Here, however, the text harps on the credulity of the Jews and their ridiculous belief in the coming of a messiah, which the narrator exploits, along with the help of invisibility and a Mandrake root which opens and closes locks magically, in order to have his way with a beautiful young Jewess. Although Grimmelshausen is always paying lip service to Christianity, I couldn't help think which is more deluded, believing in a future messiah or believing that the messiah has already come when the world is not a whole lot better off than it was before he came, at least not morally or in terms of justice. So I rejected the lambasting of the Jewish beliefs as no more absurd than the Christians' beliefs, and kind of turned on the narrator for his not seeing that.

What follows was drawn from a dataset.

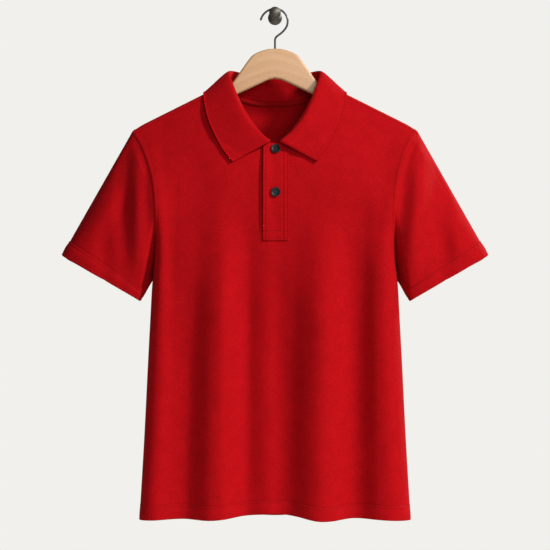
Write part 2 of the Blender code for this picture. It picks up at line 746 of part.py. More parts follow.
# ---------------------------------------------------------------- hard pieces


def turned(name, profile, steps, finish, parent):
    """A piece turned about its own Z, from (radius, height) points that run down its outer side."""
    mesh = bpy.data.meshes.new(name)
    edges = [(k, k + 1) for k in range(len(profile) - 1)]
    mesh.from_pydata([(radius, 0, height) for radius, height in profile], edges, [])
    obj = new_object(name, mesh, finish, parent)
    screw = obj.modifiers.new("turned", "SCREW")
    screw.steps = screw.render_steps = steps
    screw.use_merge_vertices = True
    screw.merge_threshold = 0.00005
    return obj


def cylinder_cutter(name, radius, depth, location, parent):
    mesh = bpy.data.meshes.new(name)
    shape = bmesh.new()
    bmesh.ops.create_cone(
        shape, cap_ends=True, segments=8, radius1=radius, radius2=radius, depth=depth
    )
    shape.to_mesh(mesh)
    shape.free()
    obj = bpy.data.objects.new(name, mesh)
    CUTTERS.objects.link(obj)
    obj.parent = parent
    obj.location = location
    obj.hide_render = True
    obj.display_type = "WIRE"
    return obj


def cut(obj, cutter):
    boolean = obj.modifiers.new(cutter.name, "BOOLEAN")
    boolean.operation = "DIFFERENCE"
    boolean.object = cutter


def make_button(name, height):
    """A four-hole button that faces the front, on the buttonhole band."""
    band_face = front_point(BUTTON_X, height, LAYER_GAP + BAND_CLOTH + LAYER_GAP)
    below = front_point(BUTTON_X, height - BUTTON_RADIUS, 0.0)
    above = front_point(BUTTON_X, height + BUTTON_RADIUS, 0.0)
    lean = math.atan2(above.y - below.y, above.z - below.z)
    button = turned(name, BUTTON_PROFILE, 20, BUTTON_RESIN, HUNG)
    button.location = band_face
    button.rotation_euler = (math.pi / 2 - lean, 0, 0)
    for k in range(4):
        angle = math.pi / 4 + k * math.pi / 2
        x = BUTTON_HOLE_FROM_CENTRE * math.cos(angle)
        y = BUTTON_HOLE_FROM_CENTRE * math.sin(angle)
        hole = cylinder_cutter(f"{name}_hole_{k}", BUTTON_HOLE_RADIUS, 0.01, (x, y, 0), button)
        cut(button, hole)


def hanger_outline():
    """The hanger's edge as (x, z) points, anticlockwise from the tip of the +X arm."""
    top = list(HANGER_TOP)
    arm_count = 7
    for k in range(1, arm_count + 1):
        x = NECK_HALF_WIDTH + (HANGER_HALF_LENGTH - NECK_HALF_WIDTH) * k / arm_count
        top.append(Place(x, shoulder_z(x) - CLOTH - HANGER_UNDER_CLOTH))
    bottom = []
    for k in range(arm_count + 1):
        x = HANGER_HALF_LENGTH * k / arm_count
        bottom.append(Place(x, HANGER_APEX_Z - HANGER_ARM_SLOPE * x - (0 if k else HANGER_APEX_FILL)))
    nose = Place(HANGER_HALF_LENGTH + 0.005, (top[-1].z + bottom[-1].z) / 2)
    right = [*reversed(top[1:]), top[0]]
    left = [Place(-p.x, p.z) for p in top[1:]]
    under_left = [Place(-p.x, p.z) for p in reversed(bottom[1:])]
    nose_left = Place(-nose.x, nose.z)
    return [nose, *right, *left, nose_left, *under_left, *bottom]


def poly_curve(name, points, closed):
    curve = bpy.data.curves.new(name, "CURVE")
    spline_line = curve.splines.new("POLY")
    spline_line.points.add(len(points) - 1)
    for made, point in zip(spline_line.points, points):
        made.co = (*point, 1)
    spline_line.use_cyclic_u = closed
    return curve


def make_hanger_body():
    """A flat board with rounded edges, drilled for the hook."""
    curve = poly_curve("hanger_outline", [(p.x, p.z, 0) for p in hanger_outline()], True)
    curve.dimensions = "2D"
    curve.fill_mode = "BOTH"
    curve.extrude = HANGER_THICKNESS / 2 - HANGER_EDGE
    curve.bevel_depth = HANGER_EDGE
    curve.bevel_resolution = 1
    curve.offset = -HANGER_EDGE
    outline = bpy.data.objects.new("hanger_outline", curve)
    SHIRT.objects.link(outline)
    graph = bpy.context.evaluated_depsgraph_get()
    mesh = bpy.data.meshes.new_from_object(outline.evaluated_get(graph))
    bpy.data.objects.remove(outline)
    shape = bmesh.new()
    shape.from_mesh(mesh)
    bmesh.ops.remove_doubles(shape, verts=shape.verts, dist=0.00001)
    shape.to_mesh(mesh)
    shape.free()
    board = new_object("hanger_body", mesh, BEECH, HUNG)
    board.rotation_euler = (math.pi / 2, 0, 0)
    hole = cylinder_cutter(
        "hook_socket",
        WIRE_RADIUS + WIRE_CLEARANCE,
        2 * WIRE_SOCKET_DEPTH,
        (0, 0, HANGER_TOP[0].z),
        HUNG,
    )
    cut(board, hole)


def hook_points():
    """The hook's centreline: up from the hanger, out to one side and over the peg."""
    arc_z = NECK_BELOW_PEG + PEG_NECK_RADIUS + PEG_CLEARANCE + WIRE_RADIUS - HOOK_RADIUS
    foot = HANGER_TOP[0].z - WIRE_SOCKET_DEPTH + 0.001
    stem_top = Vector((0, 0, HANGER_TOP[0].z + 0.013))
    arc_start = math.radians(-38)
    arc_end = math.radians(172)

    def on_arc(angle):
        open_out = 1 + 0.14 * max(angle - math.pi / 2, 0) / (math.pi / 2)
        x = HOOK_RADIUS * open_out * math.cos(angle)
        return Vector((x, 0, arc_z + HOOK_RADIUS * math.sin(angle)))

    points = [Vector((0, 0, foot)), Vector((0, 0, HANGER_TOP[0].z)), stem_top]
    start = on_arc(arc_start)
    heading = Vector((-math.sin(arc_start), 0, math.cos(arc_start)))
    bend_count, arc_count = 7, 18
    for k in range(1, bend_count):
        leaves, arrives = stem_top + Vector((0, 0, 0.008)), start - heading * 0.014
        points.append(bezier(stem_top, leaves, arrives, start, k / bend_count))
    for k in range(arc_count + 1):
        points.append(on_arc(arc_start + (arc_end - arc_start) * k / arc_count))
    return points


def make_hanger_hook():
    curve = poly_curve("hanger_hook", [tuple(p) for p in hook_points()], False)
    curve.dimensions = "3D"
    curve.bevel_depth = WIRE_RADIUS
    curve.bevel_resolution = 2
    curve.use_fill_caps = True
    new_object("hanger_hook", curve, DARK_STEEL, HUNG)


def make_wall_peg():
    """The peg stands out of the wall along -Y, with its turned axis through the origin."""
    profile = [(ring.radius, ring.out) for ring in PEG_PROFILE]
    peg = turned("wall_peg", profile, 20, PEWTER, None)
    peg.rotation_euler = (math.pi / 2, 0, 0)


# ---------------------------------------------------------------- the whole
def collection(name):
    made = bpy.data.collections.new(name)
    bpy.context.scene.collection.children.link(made)
    return made


for old in list(bpy.data.objects):
    bpy.data.objects.remove(old)
SHIRT = collection("polo_shirt_on_hanger")
CUTTERS = collection("cutters")
HUNG = bpy.data.objects.new("hung", None)
SHIRT.objects.link(HUNG)
HUNG.location = (0, -HOOK_FROM_WALL, -NECK_BELOW_PEG)
bpy.context.view_layer.update()

make_body()
make_sleeve("sleeve_left", 1)
make_sleeve("sleeve_right", -1)
make_collar()
make_placket_under()
make_placket_top()
make_neck_tape()
for button_name, button_height in BUTTON_HEIGHTS.items():
    make_button(button_name, button_height)
make_hanger_body()
make_hanger_hook()
make_wall_peg()
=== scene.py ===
"""A red pique polo shirt on a beech hanger, hung by its wire hook from a turned wall peg.

Metres, +Z up. The shirt faces -Y and the wall is the plane Y = 0. All that hangs is drawn in the
shirt's own frame, where X = 0 is the centre front, Y = 0 the hanger's plane and Z = 0 the height
of the neck, and HUNG_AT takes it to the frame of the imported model. Left and right are the
wearer's, so the left sleeve is at +X.
"""

import logging
import math
from dataclasses import dataclass
from enum import Enum
from typing import Any, Mapping, Sequence

import bmesh
import bpy
import numpy as np
from mathutils import Matrix, Vector


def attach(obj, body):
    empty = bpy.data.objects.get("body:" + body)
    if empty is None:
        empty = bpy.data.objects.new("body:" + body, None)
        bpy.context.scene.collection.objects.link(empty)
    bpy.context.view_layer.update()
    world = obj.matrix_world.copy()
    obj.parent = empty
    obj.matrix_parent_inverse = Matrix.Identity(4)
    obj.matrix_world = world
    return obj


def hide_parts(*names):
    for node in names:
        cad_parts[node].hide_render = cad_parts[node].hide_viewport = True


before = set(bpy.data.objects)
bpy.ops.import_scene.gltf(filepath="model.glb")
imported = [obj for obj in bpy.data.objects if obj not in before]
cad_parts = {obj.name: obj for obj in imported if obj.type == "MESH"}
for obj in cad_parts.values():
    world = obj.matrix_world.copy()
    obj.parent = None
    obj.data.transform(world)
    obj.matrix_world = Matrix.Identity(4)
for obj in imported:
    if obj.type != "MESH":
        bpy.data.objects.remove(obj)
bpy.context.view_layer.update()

Array = np.ndarray
LOG = logging.getLogger("polo_shirt")

# ---------------------------------------------------------------- driving dimensions
HOOK_FROM_WALL = 0.055
NECK_BELOW_PEG = 0.110
HUNG_AT = np.array((0.0, -HOOK_FROM_WALL, -NECK_BELOW_PEG))

NECK_HALF_WIDTH = 0.078
SHOULDER_HALF_WIDTH = 0.226
SHOULDER_SLOPE = 0.50
SHOULDER_ROUNDING = 0.008
SHOULDER_TIP_FROM = 0.205
SHOULDER_TIP_DROP = 0.0035
ARMPIT_Z = -0.246
SIDE_HEM_Z = -0.687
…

So, a modern reader needs to both ignore the casual, assumed Antisemitism and put up with a bigoted and not very perspicacious or self-aware narrator. But even then the tale isn't really funny (as in Boccaccio and others) as the narrator is so much more involved in his own moral self-castigation and excoriation of those silly Jewish beliefs to let us laugh for very long at the situation. Oddly, in the end, it's a tale of desire, how achieving desire doesn't quell desire, and then how tiring of the desired object and abandoning it only leads one back to the desire. It's not wrong, but it's not a super entertaining story to tell and might have been better told in another way.